You can use Package Manager to install the GPSS stage library on a tarball Data Collector installation.

  1. Click the Package Manager icon: .
  2. In the Navigation panel, click Enterprise Stage Libraries.
  3. Select GPSS Enterprise Library, then click the Install icon: .
  4. Read the StreamSets subscription terms of service. If you agree, select the checkbox and click Install.
    Data Collector installs the selected stage library.
  5. Restart Data Collector.

Installing as a Custom Stage Library

You can install the GPSS Enterprise stage library as a custom stage library on a tarball, RPM, or Cloudera Manager Data Collector installation.

  1. To download the stage library, go to the StreamSets Download Enterprise Connectors page.
    The web page displays the Enterprise stage libraries organized by release date, with the latest versions at the top of the page.
  2. Click the Enterprise stage library name and version that you want to download.
  3. In the Download Enterprise Connectors form, enter your name and contact information.
  4. Read the StreamSets subscription terms of service. If you agree, accept the terms of service and click Submit.
    The stage library downloads.
  5. Install and manage the Enterprise stage library as a custom stage library.
    For more information, see Custom Stage Libraries.

Install, Configure, and Start GPSS in Greenplum Database

The Greenplum Stream Server (GPSS) manages communication and data transfer between the GPSS Producer destination and Greenplum Database. Before using the destination, you must install, configure, and start GPSS in the Greenplum Database cluster. For more information, see the Pivotol Greenplum documentation.

Define the CRUD Operation

The GPSS Producer destination can insert, update, or merge data. The destination writes the records based on the CRUD operation defined in a CRUD operation header attribute or in operation-related stage properties.

You define the CRUD operation in the following ways:

CRUD record header attribute
You can define the CRUD operation in a CRUD operation record header attribute. The destination looks for the CRUD operation to use in the sdc.operation.type record header attribute.
The attribute can contain one of the following numeric values:
  • 1 for INSERT
  • 3 for UPDATE
  • 8 for MERGE
If your pipeline includes a CRUD-enabled origin that processes changed data, the destination simply reads the operation type from the sdc.operation.type header attribute that the origin generates.

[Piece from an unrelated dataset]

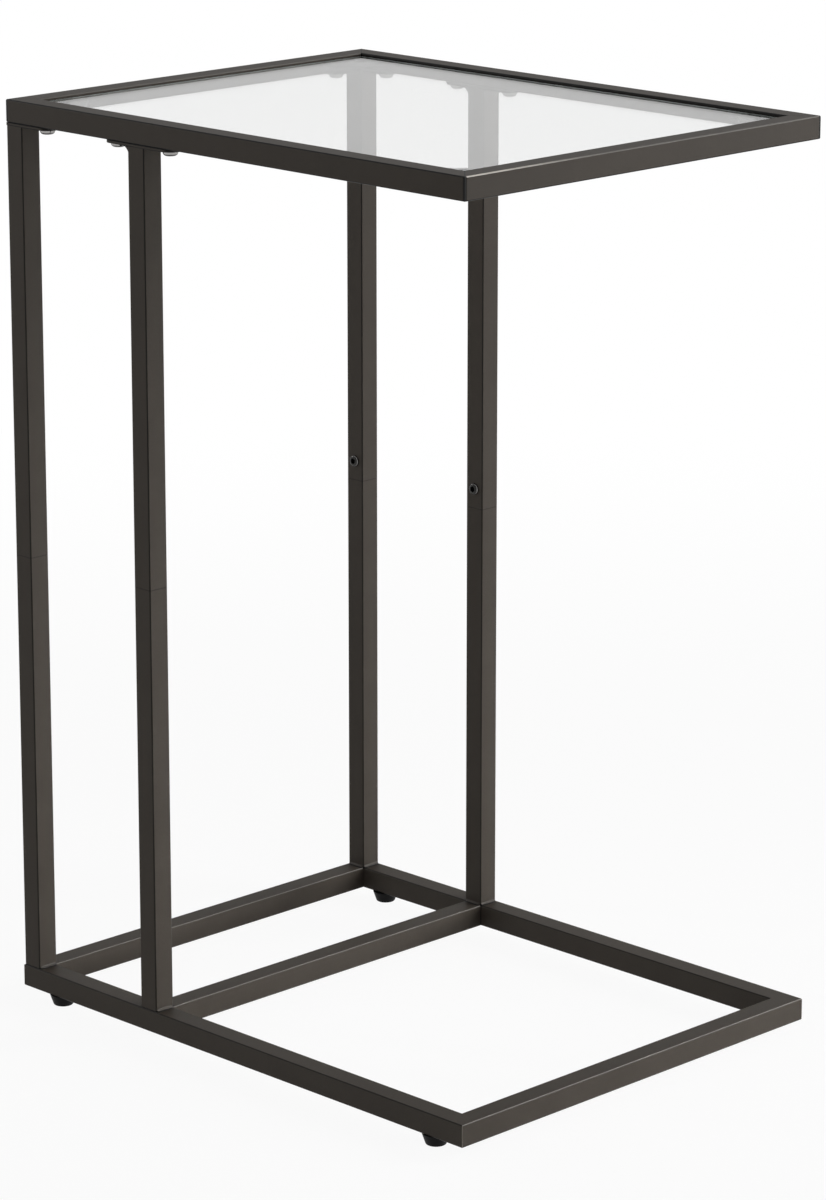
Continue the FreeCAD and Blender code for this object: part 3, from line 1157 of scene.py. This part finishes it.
@dataclass
class LevellingFeet:
    """The tapered plastic feet, and the plated bolts, nuts and sleeves inside the tubes."""

    bottom_edge: float = 1.3 * MM
    bottom_edge_steps: int = 8
    top_edge: float = 0.35 * MM
    top_edge_steps: int = 4
    bottom_radius: float = 7.25 * MM
    sole_width: float = 1.8 * MM  # flat ring that the foot stands on
    dish_slope: float = 0.4 * MM  # run of the slope inside that ring
    dish_height: float = 0.35 * MM
    sides: int = 72
    plastic: MouldedPlastic = MouldedPlastic()
    plating: PlatedSteel = PlatedSteel("zinc_plate", (0.62, 0.62, 0.64), (0.5, 0.5, 0.51), 0.3)

    def model(self, radius: float, height: float) -> Object:
        """Model one foot at the origin.

        Args:
            radius: its radius at the top.
            height: its height.

        Returns:
            The foot.
        """
        edge, rim = self.bottom_edge, self.top_edge
        slope = math.degrees(math.atan2(radius - self.bottom_radius, height))
        sole = self.bottom_radius - edge
        dish = sole - self.sole_width
        outline = [(dish - self.dish_slope, self.dish_height), (dish, 0.0)]
        outline += arc((sole, edge), edge, -90, -slope, self.bottom_edge_steps)
        outline += arc((radius - rim, height - rim), rim, -slope, 90, self.top_edge_steps)
        return settle(turned("foot", outline, self.sides))

    def dress(self) -> None:
        """Model and dress each foot, and plate the bolts, nuts and sleeves."""
        black, zinc = self.plastic.material(), self.plating.material()
        for corner in Corner:
            low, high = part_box("foot_" + corner.value)
            middle = (low + high) / 2
            master = self.model((high.x - low.x) / 2, high.z - low.z)
            place = Matrix.Translation((middle.x, middle.y, low.z))
            foot = copies(master, [place], corner.value + "_glide")[0]
            coat(foot, black)
            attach(foot, corner.value + "_foot")
            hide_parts("foot_" + corner.value)
            LOG.info("%s: moulded plastic", foot.name)
        for name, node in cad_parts.items():
            if name.startswith("foot_bolt_") or name.endswith(("_nuts", "_sleeve")):
                coat(node, zinc)
                LOG.info("%s: zinc plated", name)


# ---- the studio ----
@dataclass
class Lamp:
    """A soft rectangular lamp that points at a place on the table."""

    name: str
    place: Point
    width: float
    height: float
    power: float
    target: Point = (0.0, 0.0, 0.33)
    spread: float = 180.0

    def hang(self) -> None:
        """Put the lamp in the scene."""
        light = bpy.data.lights.new(self.name, "AREA")
        light.shape, light.size, light.size_y = "RECTANGLE", self.width, self.height
        light.energy, light.spread = self.power, math.radians(self.spread)
        lamp = bpy.data.objects.new(self.name, light)
        bpy.context.scene.collection.objects.link(lamp)
        lamp.location = self.place
        lamp.visible_camera = False
        aim = Vector(self.target) - Vector(self.place)
        lamp.rotation_euler = aim.to_track_quat("-Z", "Y").to_euler()


@dataclass
class Studio:
    """Floor, lamps, surroundings and camera."""

    floor_reach: float = 30.0
    floor: PaleFloor = field(default_factory=PaleFloor)
    ambient: float = 0.36
    ceiling: float = 0.14
    ceiling_start: Pair = (0.1, 0.8)
    upper_wall: float = 0.8
    dimming: Pair = (0.0, 0.13)
    lamps: tuple[Lamp, ...] = (
        Lamp("key_lamp", (1.6, 1.7, 1.05), 0.9, 1.5, 43.5, (0.1, 0.05, 0.35)),
        Lamp("strip_lamp", (0.75, 2.6, 2.9), 2.4, 0.1, 6.0),
        Lamp("low_lamp", (1.8, 1.2, 0.2), 0.5, 0.3, 0.5, (0.0, 0.0, 0.08), 22.0),
        Lamp("kick_lamp", (-2.0, -1.0, 1.0), 0.1, 0.9, 7.0, (0.0, 0.0, 0.6)),
        Lamp("spark_lamp", (-0.35, -2.6, 0.95), 0.08, 0.08, 1.2, (0.0, 0.0, 0.4)),
    )
    camera_place: Point = (2.1706, -2.1605, 1.1316)
    camera_heading: float = 135.08
    camera_dip: float = 14.51
    camera_lens: float = 136.8
    camera_sensor: float = 36.0
    camera_shift: float = -0.040
    camera_sight: float = 200.0

    def lay_floor(self) -> None:
        """Lay the floor under the feet."""
        deselect()
        bpy.ops.mesh.primitive_plane_add(size=2 * self.floor_reach)
        floor = bpy.context.object
        floor.name = "floor"
        coat(floor, self.floor.material())
        floor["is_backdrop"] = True

    def surround(self) -> None:
        """Make white surroundings that light the table gently."""
        world = bpy.data.worlds.new("studio")
        bpy.context.scene.world = world
        world.use_nodes = True
        graph = Graph(world.node_tree)
        height = graph.parts(graph.add("ShaderNodeTexCoord", {}, {}).outputs["Generated"])[2]
        white = 1.0 - height.between(*self.dimming) * (1.0 - self.upper_wall)
        soft = self.ambient - height.between(*self.ceiling_start) * (self.ambient - self.ceiling)
        strength = graph.seen() * (white - soft) + soft
        back = graph.add("ShaderNodeBackground", {}, {"Color": WHITE, "Strength": strength})
        graph.output(back.outputs[0])

    def place_camera(self) -> None:
        """Put the camera at its place and heading."""
        data = bpy.data.cameras.new("camera")
        data.lens, data.sensor_width = self.camera_lens, self.camera_sensor
        data.shift_y, data.clip_end = self.camera_shift, self.camera_sight
        camera = bpy.data.objects.new("camera", data)
        bpy.context.scene.collection.objects.link(camera)
        heading, dip = math.radians(self.camera_heading), math.radians(self.camera_dip)
        level = math.cos(dip)
        ahead = Vector((math.cos(heading) * level, math.sin(heading) * level, -math.sin(dip)))
        camera.location = self.camera_place
        camera.rotation_euler = ahead.to_track_quat("-Z", "Y").to_euler()
        bpy.context.scene.camera = camera

    def build(self) -> None:
        """Build the whole studio."""
        self.lay_floor()
        self.surround()
        for lamp in self.lamps:
            lamp.hang()
        self.place_camera()
        bpy.context.scene.view_settings.view_transform = "Standard"


def main() -> None:
    """Dress the table and set up the studio."""
    logging.basicConfig(level=logging.INFO, format="%(name)s: %(message)s")
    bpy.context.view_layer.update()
    for part in (TubeFrame(), WeldBeads(), GlassTop(), ButtonScrews(), LevellingFeet()):
        part.dress()
    Studio().build()


if __name__ == "__main__":
    main()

If your pipeline uses a non-CDC origin, you can use the Expression Evaluator or a scripting processor to define the record header attribute. For more information about Data Collector changed data processing and a list of CDC-enabled origins, see Processing Changed Data.
Operation stage properties
You define a default operation in the destination properties. The destination uses the default operation when the sdc.operation.type record header attribute is not set.
You can also define how to handle records with unsupported operations defined in the sdc.operation.type header attribute. The destination can discard them, send them to error, or use the default operation.

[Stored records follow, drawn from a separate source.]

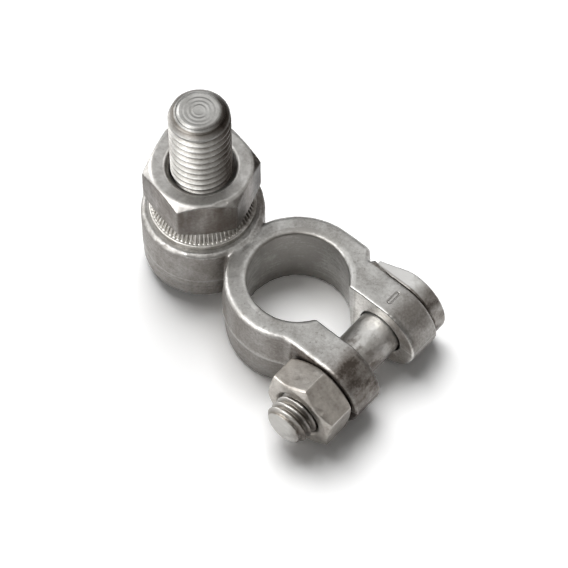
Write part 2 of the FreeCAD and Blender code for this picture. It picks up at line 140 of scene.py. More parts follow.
# Mesh finish: how close points merge, the cosine of a face that looks along an axis, the size of the skin's
# faces, and how the points are evened out.
MERGE = 0.002 * MM
FACING = 0.99
CASTING_VOXEL = 0.25 * MM
BOLT_VOXEL = 0.14 * MM
NUT_VOXEL = 0.17 * MM
WASHER_VOXEL = 0.12 * MM
CASTING_ROUNDS = 4
BOLT_ROUNDS = 2
STUD_NUT_ROUNDS = 2
SIDE_NUT_ROUNDS = 6
WASHER_ROUNDS = 1
STANDOUT_ROUNDS = 12
EASE_FACTOR = 0.5

# Unevenness: size and height of its lumps, in millimetres.
CASTING_LUMPS = (2.6, 0.12)
CASTING_GRAIN = (0.8, 0.04)
RIM_KNOCKS = (1.3, 0.45)
RIM_REACH = 0.9 * MM
BOLT_LUMPS = (2.0, 0.14)
BOLT_GRAIN = (0.7, 0.05)
TORN_LUMPS = (1.3, 0.9)
TORN_REACH = 1.6 * MM
TORN_LEVEL = 0.85
NUT_LUMPS = (3.0, 0.06)

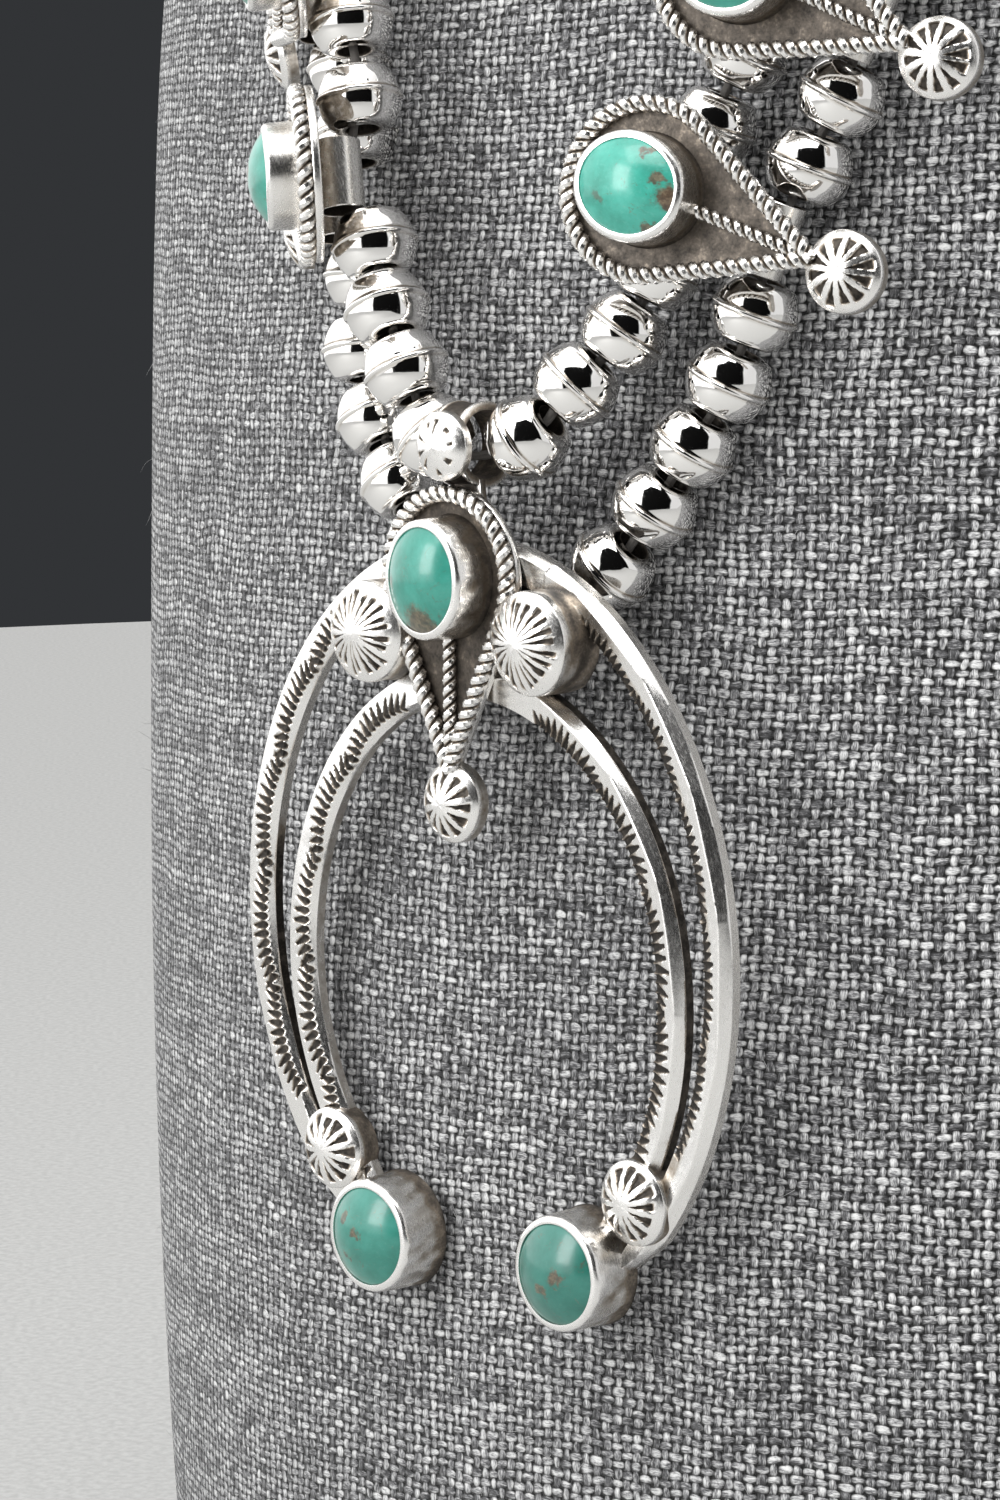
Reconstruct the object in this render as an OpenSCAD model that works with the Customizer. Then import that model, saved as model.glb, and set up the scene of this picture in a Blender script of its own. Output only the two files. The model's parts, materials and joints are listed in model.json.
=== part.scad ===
// Squash blossom necklace with two bead strands, ten blossoms and a double crescent naja, on a neck bust

/* [Bust] */
// Height from the base to the top of the neck
bust_h = 358; // [320:1:400]
// Width across the widest part of the chest
bust_w = 200; // [185:1:215]
// Depth from the front of the chest to the back
bust_d = 120; // [100:1:140]

/* [Beads] */
// Diameter of a round bead
bead_d = 8.8; // [7.5:0.1:9.4]
// Length of a bead along its hole
bead_len = 6.7; // [6.4:0.1:6.9]
// Diameter of the hole through a bead
bead_hole_d = 3.5; // [3.3:0.1:3.8]
// Width of the raised seam round the middle of a bead
seam_w = 0.5; // [0.3:0.1:1]
// Height of that seam above the round of the bead
seam_h = 0.25; // [0.1:0.05:0.5]
// Space between the ends of two beads, which lets the strand bend
bead_gap = 0.45; // [0.3:0.05:0.8]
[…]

Configuring a GPSS Producer Destination

Configure the GPSS Producer destination to insert, update, or merge data in Greenplum Database through a Greenplum Stream Server (GPSS).

Before you use the GPSS Producer destination in a pipeline, complete the required prerequisites.

  1. In the Properties panel, on the General tab, configure the following properties:
    General Property Description
    Name Stage name.
    Description Optional description.
    Required Fields Fields that must include data for the record to be passed into the stage.
    Tip: You might include fields that the stage uses.

    Records that do not include all required fields are processed based on the error handling configured for the pipeline.

    Preconditions Conditions that must evaluate to TRUE to allow a record to enter the stage for processing. Click Add to create additional preconditions.

    Records that do not meet all preconditions are processed based on the error handling configured for the stage.

    On Record Error Error record handling for the stage:
    • Discard - Discards the record.
    • Send to Error - Sends the record to the pipeline for error handling.
    • Stop Pipeline - Stops the pipeline. Not valid for cluster pipelines.
  2. On the GPSS tab, configure the following properties:
    GPSS Property Description
    Greenplum Database Host Host name of the Greenplum Database master that the Greenplum Stream Server connects to.
    Greenplum Database Port Port that the Greenplum Stream Server uses to connect with the Greenplum Database master.
    GPSS Host Host name of the Greenplum Stream Server.
    GPSS Port Port that the destination uses to connect with the Greenplum Stream Server.
    Schema Name Name of the schema that contains the database and table to write data to.
    Database Name Name of the database that contains table to write data to.
    Table Name Name of the table to write data to.
    Unsupported Operation Handling Action to take when the CRUD operation type defined in the sdc.operation.type record header attribute is not supported:
    • Discard - Discards the record.
    • Send to Error - Sends the record to the pipeline for error handling.
    • Use Default Operation - Writes the record to the destination system using the default operation.
    Default Operation Default CRUD operation to perform if the sdc.operation.type record header attribute is not set.
    Field to Column Mapping Mappings between record fields and database table columns. By default, the destination maps fields to columns with the same name. Specify the following properties:
    • Column Name - Name of a column in the database table.
    • SDC Field - Field in the Data Collector record.
    • Default Value - Value written when record contains no value.
    • Greenplum Data Type - Data type to write. If not specified, writes the data type specified in the schema for the column.
    Primary Key Fields List of table columns that designate the primary key. The destination updates or merges the database row with data from the record when values in the mapped record fields match values in the listed columns.
  3. On the Credentials tab, configure the following properties:
    Credentials Property Description
    Greenplum Username User name to access the Greenplum Stream Server and Greenplum Database.
    Greenplum Password Password for the user name.
    Tip: To secure sensitive information such as user names and passwords, you can use runtime resources or credential stores.